If your real cheap, used oil from your ATV's will work too, but it can be more stinky, some claim it is a carcinogen, and if your neighbor works for the EPA you might have problems. It will also make your structure look much older.
 
   / rough cut lumber anyone know about it #30  
I've been working on plans for a 30x40 garage/shop....been looking into all my options. Looking to save wherever I can I been looking into many options, and they all have me right back where I started...just buying "factory" 2x6's

What I found:
-Option A....My brother's lot has BEAUTIFUL Big, Straight pines with hardly any taper...He wants to get rid of some and offered them to me for free. Looked into sawing them and the cost was just marginally lower then factory wood with no guarantees on lengths of lumber. Add to the mix factory wood comes in the lengths I request and delivered "free".

-Option B...Buy "pre sawn" rough lumber from a "mom & pop" lumbermill....little cheaper then the custom sawing, but still not a big savings. Big plus was I get lengths I request.

Add to that, the "oddness" of rough sawn lumber. Brackets have been mentioned, but in my case where eventually I'd like to finish the inside, this makes a huge difference...The entire "construction world" is geared towards a 2x4 being 1.5x3.5 and a 2x6 being 1.5x5.5.....entry doors, windows, trim, sillcocks, etc... all come sized perfectly as such. Just another dimension of PITA I needed to think about.

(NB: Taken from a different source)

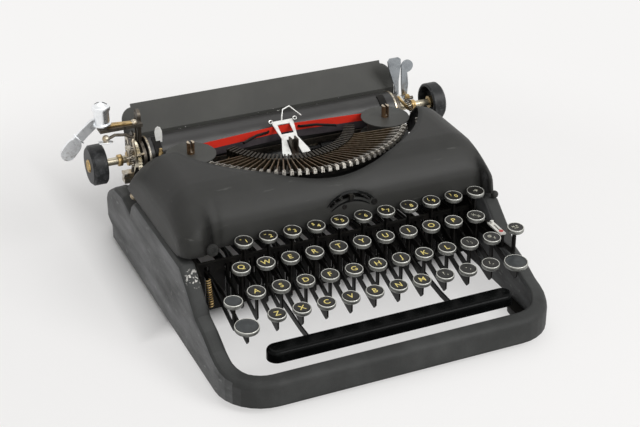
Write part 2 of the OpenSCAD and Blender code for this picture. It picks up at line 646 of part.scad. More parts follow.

When it was all boiled down I came to the conclusion that unless I could get the wood free and saw it free, its cheaper in the big picture to just buy factory lumber.
IMO, the only use I can see rough sawn being ideal on is for trailer decking and for large posts like has been mentioned :(

It was a humbling experience...I was stoked at first to be offered "free wood" and thought about how I could slash the costs, but the joy was short lived.